Dammit. This one time Prime Minister and presidential hopeful is blissfully ignorant of the importance of irrigation water for the rural people of this country. Little does he seem to know that the responsibility for the crisis at Maavil Aru remains entirely in the claws of the tigers that closed the sluice gate. It was the sense of responsibility of the President towards the people, which made him decide that water, a birth right of the people, is not a subject open to negotiation, and called on the help of the armed forces to open the sluice gate.

There is much more responsibility in this than the UNP leader signing the Ceasefire Agreement, without showing it to his Cabinet, or the Head of State who was also Head of Government and Commander-in-Chief, at the time. He thereby tied Sri Lanka down to a wholly flawed and one-sided agreement, by which the tigers have increased their strength ever since it was signed.

Ranil, and those left in the UNP with him, are obviously dancing for joy at what took place at Muttur.

While so many who suffered in Mutur and others who studied what happened there have blamed the LTTE and its policy of ethnic cleansing for the tragedy that struck the people of Mutur, the UNP's leader is happy to get on to his latest hobby horse and shout that the government should accept responsibility for all that happened there.

Once again it is the determination of the government not to give in to the tiger advance into Mutur, and carry out a ritual appeasing of the tiger, which Ranil W was so adept at and pleased to do, which led to the LTTE to retreat behind its lines marked out by the pro-tiger CFA.

Ranil W and his green chorus will obviously find it difficult to stomach the fact that it is the sense of responsibility of the government, especially towards the Muslim people of Mutur, which made it decide to take the fight into the area to which the tigers had intruded in its bid to drive out the Muslims.

The leader of the UNP is hardly a person suited to talk about the responsibilities of the government in this regard, without still making an unambiguous condemnation of the actions of Prabhakaran and his armed terrorists at Mutur.

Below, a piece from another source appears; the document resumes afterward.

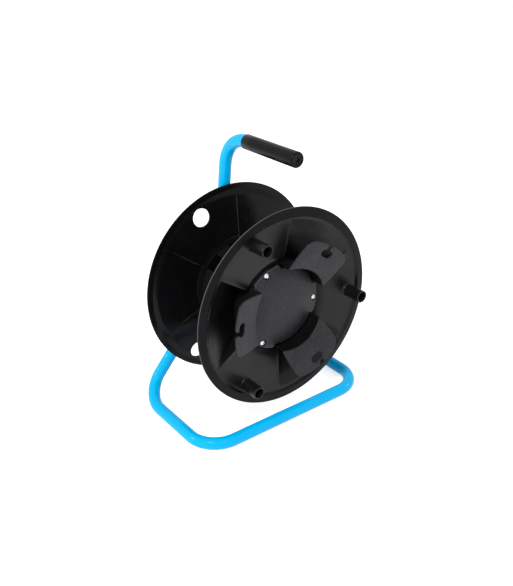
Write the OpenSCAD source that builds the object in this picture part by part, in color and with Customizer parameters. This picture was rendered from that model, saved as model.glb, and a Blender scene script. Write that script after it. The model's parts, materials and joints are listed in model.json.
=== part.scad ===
// Empty cable reel: a moulded drum that turns on the axle of a bent-tube stand.
// Millimetres, +Z up, front towards -Y, origin on the floor under the middle of the footprint.
// The drum's parts are drawn lying down with their front up, then stood up on the axle.

/* [Drum] */
// Outer diameter of both flanges
flange_d = 290; // [270:1:306]
// Width of the drum between the outer edges of the rims
drum_w = 130; // [124:1:150]
// Wall thickness of the moulded parts
wall = 2.4; // [2:0.1:3]
// Outer diameter of the winding core
core_d = 128.6; // [122:0.2:134]
// Angle at which the first peg stands, from the right towards the top
drum_turn = 115.5; // [0:0.5:359.5]

/* [Rims and dishes] */
// Width of the band along each rim
rim_band = 11.6; // [8:0.1:14]
// How far the band's inner edge stands in front of its outer edge
rim_rise = 1.3; // [0.5:0.1:2]
// Thickness of the rim's outer edge
rim_edge = 2; // [1.6:0.1:2.4]
// Drop from the band's inner edge to the dish
rim_drop = 3.2; // [2:0.1:5]
// Width of that drop
rim_drop_w = 2.4; // [1.5:0.1:4]
// Depth of the peg sectors at the hub, behind the rim
peg_dish = 11.3; // [8:0.1:14]
// Depth of the scoops at the hub, behind the rim
scoop_dish = 34; // [24:1:38]
// Depth of the flat sectors of the rear flange at the hub
rear_dish = 6.5; // [3:0.1:8]
// Distance from the axle at which the pockets in the dishes begin
pocket_r = 127; // [122:0.5:129]
// Depth of the hub web behind the rim
web_depth = 15; // [14:0.1:17]
// Thickness of the hub web
web_t = 3; // [2.4:0.1:4]

/* [Pegs] */
// Diameter of the circle on which the pegs stand
peg_circle_d = 239; // [220:1:246]
// Outer diameter of a peg
peg_d = 18; // [16:0.5:19]
// Bore of a hollow peg
peg_bore = 14; // [10:0.5:14]
// How far the pegs stand in front of the rim
peg_reach = 26.5; // [20:0.5:34]
// Diameter of the three round holes in the rear flange
rear_hole_d = 28; // [20:1:32]

/* [Wings] */
// Diameter over the tips of the three wings
wing_d = 209; // [190:1:220]
// Width of a wing
wing_w = 80; // [74:1:84]
// Width of a wing at its root
wing_root_w = 68; // [64:1:72]
// How far a wing's root stands in front of the rim
wing_front = 13; // [8:0.5:18]
// Forward tilt of a wing
wing_tilt = 18; // [10:1:22]
// Thickness of a wing
wing_t = 2.8; // [2.2:0.1:3.6]
// Radius of a wing's outer corners
wing_corner = 14; // [10:1:18]
// Distance of the keyhole's middle from the axle
key_r = 91.5; // [86:0.5:94]
// Length of the keyhole's round part
key_l = 20; // [14:1:24]
// Width of the keyhole's round part
key_w = 11; // [8:0.5:12]
// Width of the slot out of the keyhole
key_slot = 6; // [4:0.5:8]
// Sideways offset of the slot
key_shift = 3; // [-4:0.5:4]

/* [Hub cover] */
// Diameter of the domed cover
cover_d = 116.4; // [110:0.2:117]
// Depth of the dome's top behind the rim
cover_top = 3.5; // [2.5:0.1:4.5]
// Depth of the dome's edge behind the rim
cover_edge = 9; // [7:0.1:10]
// Depth of the three lobes behind the rim
lobe_depth = 10.5; // [9.5:0.1:11.5]
// Depth of the screws' seats in the lobes behind the rim
seat_depth = 12.5; // [12:0.1:13]
// Distance from the axle to the end of a lobe
lobe_r = 64; // [62.5:0.1:65]
// Half the angle that a lobe spans
lobe_half = 22.5; // [18:0.5:26]

/* [Fasteners] */
// Diameter of the circle of screws
screw_circle_d = 116.8; // [114:0.2:118]
// Shank diameter of the screws
screw_d = 5; // [4:0.5:5]
// Head diameter of the screws
screw_head_d = 8.6; // [8:0.1:9]
// Head height of the screws
screw_head_h = 2.6; // [2:0.1:3]
// Length of the screws under the head
screw_l = 22; // [18:1:26]
// Outer diameter of the washers under the rear screws
screw_washer_d = 11; // [9:0.5:11]
// Thickness of those washers
screw_washer_t = 1; // [0.8:0.1:1.6]

/* [Bearing] */
// Axle diameter
axle_d = 12; // [10:0.5:13]
// Wall of the bearing bushes
bush_wall = 3; // [2.5:0.1:3.5]
// Length of a bush inside the hub tube
bush_l = 16; // [12:1:22]
// Thickness of a bush's flange
bush_flange_t = 2; // [1.6:0.1:2.4]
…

It is necessary to ask the UNP and its leader whether their party, which claims to enjoy the support of the minorities, including the Muslims, have written off the Muslims of Mutur, in their desire to be on the best of terms with the LTTE. Is that the sense of responsibility that such an old and large political party has? Nobody, least of all the victims of LTTE violence and intimidation in Mutur, can be fooled about Ranil W's sense of responsibility by the UNP arranging for some relief supplies to those displaced people. While providing relief to the needy is no bad thing, the good measure of that relief is reduced by the fact that the UNP is trying to regain its lost political stature by exploiting the suffering of the people of Mutur.

And now to Lebanon. To go by what the Ranil W. his green cohorts and stooge media seek to show, the responsibility for the plight of the Sri Lankan housemaids in Lebanon, rests solely with the government, and has nothing to do with the Israeli attacks on that country. While Ranil and his bugle-boy Tissa Attanayake holds the government responsible for the situation of our housemaids in Lebanon, their ever friendly media even gives huge spreads to housemaids flown back home by the government, who say it is better to have died there than come home to Sri Lanka. So why did they not stay back there, one would ask. Not the kept green eyed media, never.

While many Sri Lankan housemaids there are eager to return, the vast majority of nearly 90,000 over there have not shown the eagerness to come home, as much as the UNP wants to get them back pronto. This is cheap politicking of the worst kind. The stuff that comes from those who are green with envy at the success the government has shown in bringing so many back home already. Not all the shouts of holding the government responsible for these several crises come well from those who through dishonest politics have reached the nadir of irresponsibility.